* **Challenge**
Print the data exactly, leaving nothing out.

──────────

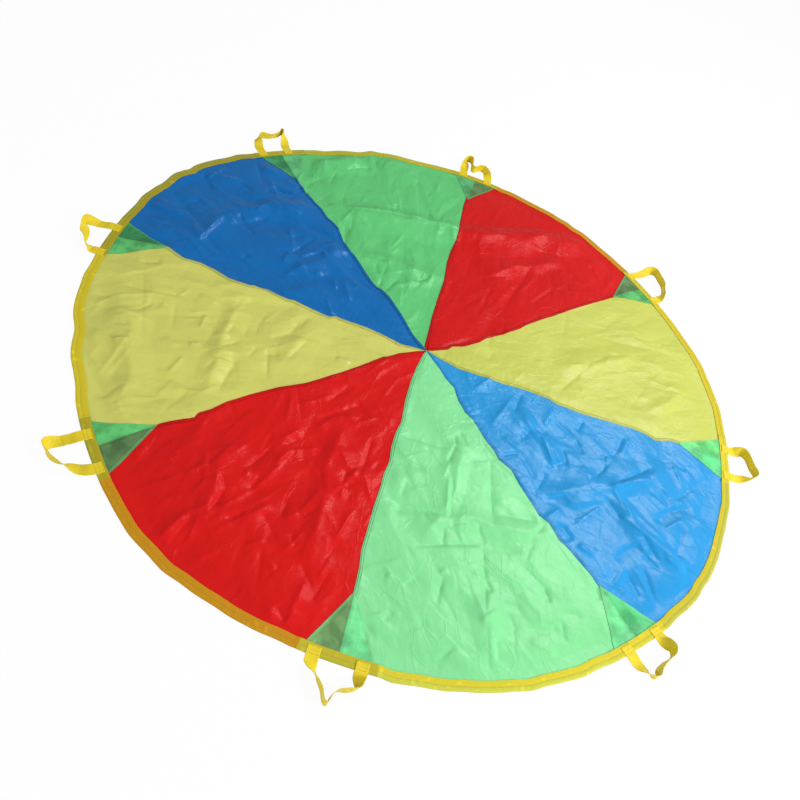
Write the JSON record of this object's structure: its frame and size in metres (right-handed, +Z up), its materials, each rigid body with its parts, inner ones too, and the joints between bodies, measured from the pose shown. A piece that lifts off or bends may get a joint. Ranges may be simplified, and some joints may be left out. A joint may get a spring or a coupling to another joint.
{
  "type": "play parachute",
  "caption": "Round play parachute of thin coloured cloth, lying open and lightly creased, with a bound rim, green corner patches and webbing handles.",
  "frame": {"origin": "the hub where all panels meet, on the floor", "axes": "+Z up from the floor, +X along the seam between the yellow and the blue panel, +Y along the seam between the red and the green panel"},
  "size_m": [1.9596, 1.9878, 0.028],
  "materials": {
    "green": "thin glossy translucent nylon",
    "red": "thin glossy translucent nylon",
    "yellow": "thin glossy translucent nylon",
    "blue": "thin glossy translucent nylon",
    "patch_green": "thin translucent nylon over a panel",
    "binding_yellow": "woven folded tape",
    "webbing_yellow": "woven webbing, slightly glossy"
  },
  "bodies": {
    "canopy": {"gore_1_yellow": "yellow", "gore_2_red": "red", "gore_3_green": "green", "gore_4_blue": "blue", "gore_5_yellow": "yellow", "gore_6_red": "red", "gore_7_green": "green", "gore_8_blue": "blue", "felled_seam_1": "yellow", "felled_seam_2": "red", "felled_seam_3": "red", "felled_seam_4": "blue", "felled_seam_5": "yellow", "felled_seam_6": "red", "felled_seam_7": "green", "felled_seam_8": "blue", "corner_patch_1": "patch_green", "corner_patch_2": "patch_green", "corner_patch_3": "patch_green", "corner_patch_4": "patch_green", "corner_patch_5": "patch_green", "corner_patch_6": "patch_green", "corner_patch_7": "patch_green", "corner_patch_8": "patch_green", "rim_binding": "binding_yellow", "sewn_end_1_left": "webbing_yellow", "sewn_end_1_right": "webbing_yellow", "sewn_end_2_left": "webbing_yellow", "sewn_end_2_right": "webbing_yellow", "sewn_end_3_left": "webbing_yellow", "sewn_end_3_right": "webbing_yellow", "sewn_end_4_left": "webbing_yellow", "sewn_end_4_right": "webbing_yellow", "sewn_end_5_left": "webbing_yellow", "sewn_end_5_right": "webbing_yellow", "sewn_end_6_left": "webbing_yellow", "sewn_end_6_right": "webbing_yellow", "sewn_end_7_left": "webbing_yellow", "sewn_end_7_right": "webbing_yellow", "sewn_end_8_left": "webbing_yellow", "sewn_end_8_right": "webbing_yellow"},
    "handle_1": {"handle_loop_1": "webbing_yellow"},
    "handle_2": {"handle_loop_2": "webbing_yellow"},
    "handle_3": {"handle_loop_3": "webbing_yellow"},
    "handle_4": {"handle_loop_4": "webbing_yellow"},
    "handle_5": {"handle_loop_5": "webbing_yellow"},
    "handle_6": {"handle_loop_6": "webbing_yellow"},
    "handle_7": {"handle_loop_7": "webbing_yellow"},
    "handle_8": {"handle_loop_8": "webbing_yellow"}
  },
  "joints": [
    {"name": "handle_1_hinge", "type": "hinge", "parent": "canopy", "child": "handle_1", "pos_m": [0.90504, -0.00872, 0.005], "axis": [-0.0143, -0.9999, 0], "range_deg": [-75, 120]},
    {"name": "handle_2_hinge", "type": "hinge", "parent": "canopy", "child": "handle_2", "pos_m": [0.64616, 0.64344, 0.005], "axis": [0.6964, -0.7176, 0], "range_deg": [-75, 120]},
    {"name": "handle_3_hinge", "type": "hinge", "parent": "canopy", "child": "handle_3", "pos_m": [-0.0039, 0.91452, 0.005], "axis": [0.9998, 0.0182, 0], "range_deg": [-75, 120]},
    {"name": "handle_4_hinge", "type": "hinge", "parent": "canopy", "child": "handle_4", "pos_m": [-0.65584, 0.63089, 0.005], "axis": [0.7414, 0.6711, 0], "range_deg": [-75, 120]},
    {"name": "handle_5_hinge", "type": "hinge", "parent": "canopy", "child": "handle_5", "pos_m": [-0.90436, -0.01931, 0.005], "axis": [-0.0562, 0.9984, 0], "range_deg": [-75, 120]},
    {"name": "handle_6_hinge", "type": "hinge", "parent": "canopy", "child": "handle_6", "pos_m": [-0.63353, -0.64465, 0.005], "axis": [-0.6599, 0.7513, 0], "range_deg": [-75, 120]},
    {"name": "handle_7_hinge", "type": "hinge", "parent": "canopy", "child": "handle_7", "pos_m": [0.00001, -0.90516, 0.005], "axis": [-1, 0.0055, 0], "range_deg": [-75, 120]},
    {"name": "handle_8_hinge", "type": "hinge", "parent": "canopy", "child": "handle_8", "pos_m": [0.65005, -0.64172, 0.005], "axis": [-0.7109, -0.7033, 0], "range_deg": [-75, 120]}
  ]
}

──────────

* **Response**
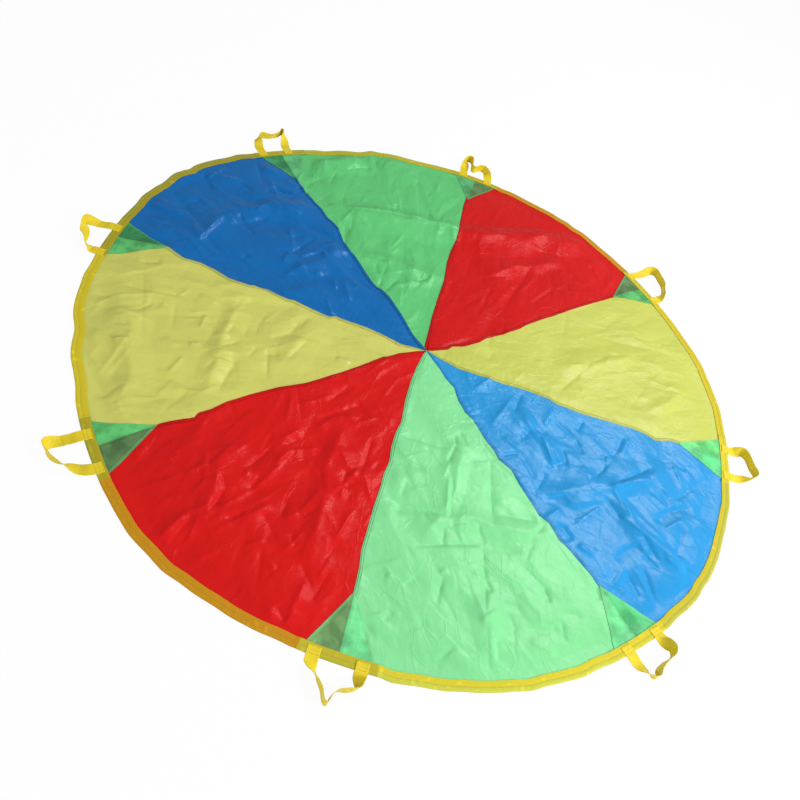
Write the JSON record of this object's structure: its frame and size in metres (right-handed, +Z up), its materials, each rigid body with its parts, inner ones too, and the joints between bodies, measured from the pose shown. A piece that lifts off or bends may get a joint. Ranges may be simplified, and some joints may be left out. A joint may get a spring or a coupling to another joint.
{
  "type": "play parachute",
  "caption": "Round play parachute of thin coloured cloth, lying open and lightly creased, with a bound rim, green corner patches and webbing handles.",
  "frame": {"origin": "the hub where all panels meet, on the floor", "axes": "+Z up from the floor, +X along the seam between the yellow and the blue panel, +Y along the seam between the red and the green panel"},
  "size_m": [1.9596, 1.9878, 0.028],
  "materials": {
    "green": "thin glossy translucent nylon",
    "red": "thin glossy translucent nylon",
    "yellow": "thin glossy translucent nylon",
    "blue": "thin glossy translucent nylon",
    "patch_green": "thin translucent nylon over a panel",
    "binding_yellow": "woven folded tape",
    "webbing_yellow": "woven webbing, slightly glossy"
  },
  "bodies": {
    "canopy": {"gore_1_yellow": "yellow", "gore_2_red": "red", "gore_3_green": "green", "gore_4_blue": "blue", "gore_5_yellow": "yellow", "gore_6_red": "red", "gore_7_green": "green", "gore_8_blue": "blue", "felled_seam_1": "yellow", "felled_seam_2": "red", "felled_seam_3": "red", "felled_seam_4": "blue", "felled_seam_5": "yellow", "felled_seam_6": "red", "felled_seam_7": "green", "felled_seam_8": "blue", "corner_patch_1": "patch_green", "corner_patch_2": "patch_green", "corner_patch_3": "patch_green", "corner_patch_4": "patch_green", "corner_patch_5": "patch_green", "corner_patch_6": "patch_green", "corner_patch_7": "patch_green", "corner_patch_8": "patch_green", "rim_binding": "binding_yellow", "sewn_end_1_left": "webbing_yellow", "sewn_end_1_right": "webbing_yellow", "sewn_end_2_left": "webbing_yellow", "sewn_end_2_right": "webbing_yellow", "sewn_end_3_left": "webbing_yellow", "sewn_end_3_right": "webbing_yellow", "sewn_end_4_left": "webbing_yellow", "sewn_end_4_right": "webbing_yellow", "sewn_end_5_left": "webbing_yellow", "sewn_end_5_right": "webbing_yellow", "sewn_end_6_left": "webbing_yellow", "sewn_end_6_right": "webbing_yellow", "sewn_end_7_left": "webbing_yellow", "sewn_end_7_right": "webbing_yellow", "sewn_end_8_left": "webbing_yellow", "sewn_end_8_right": "webbing_yellow"},
    "handle_1": {"handle_loop_1": "webbing_yellow"},
    "handle_2": {"handle_loop_2": "webbing_yellow"},
    "handle_3": {"handle_loop_3": "webbing_yellow"},
    "handle_4": {"handle_loop_4": "webbing_yellow"},
    "handle_5": {"handle_loop_5": "webbing_yellow"},
    "handle_6": {"handle_loop_6": "webbing_yellow"},
    "handle_7": {"handle_loop_7": "webbing_yellow"},
    "handle_8": {"handle_loop_8": "webbing_yellow"}
  },
  "joints": [
    {"name": "handle_1_hinge", "type": "hinge", "parent": "canopy", "child": "handle_1", "pos_m": [0.90504, -0.00872, 0.005], "axis": [-0.0143, -0.9999, 0], "range_deg": [-75, 120]},
    {"name": "handle_2_hinge", "type": "hinge", "parent": "canopy", "child": "handle_2", "pos_m": [0.64616, 0.64344, 0.005], "axis": [0.6964, -0.7176, 0], "range_deg": [-75, 120]},
    {"name": "handle_3_hinge", "type": "hinge", "parent": "canopy", "child": "handle_3", "pos_m": [-0.0039, 0.91452, 0.005], "axis": [0.9998, 0.0182, 0], "range_deg": [-75, 120]},
    {"name": "handle_4_hinge", "type": "hinge", "parent": "canopy", "child": "handle_4", "pos_m": [-0.65584, 0.63089, 0.005], "axis": [0.7414, 0.6711, 0], "range_deg": [-75, 120]},
    {"name": "handle_5_hinge", "type": "hinge", "parent": "canopy", "child": "handle_5", "pos_m": [-0.90436, -0.01931, 0.005], "axis": [-0.0562, 0.9984, 0], "range_deg": [-75, 120]},
    {"name": "handle_6_hinge", "type": "hinge", "parent": "canopy", "child": "handle_6", "pos_m": [-0.63353, -0.64465, 0.005], "axis": [-0.6599, 0.7513, 0], "range_deg": [-75, 120]},
    {"name": "handle_7_hinge", "type": "hinge", "parent": "canopy", "child": "handle_7", "pos_m": [0.00001, -0.90516, 0.005], "axis": [-1, 0.0055, 0], "range_deg": [-75, 120]},
    {"name": "handle_8_hinge", "type": "hinge", "parent": "canopy", "child": "handle_8", "pos_m": [0.65005, -0.64172, 0.005], "axis": [-0.7109, -0.7033, 0], "range_deg": [-75, 120]}
  ]
}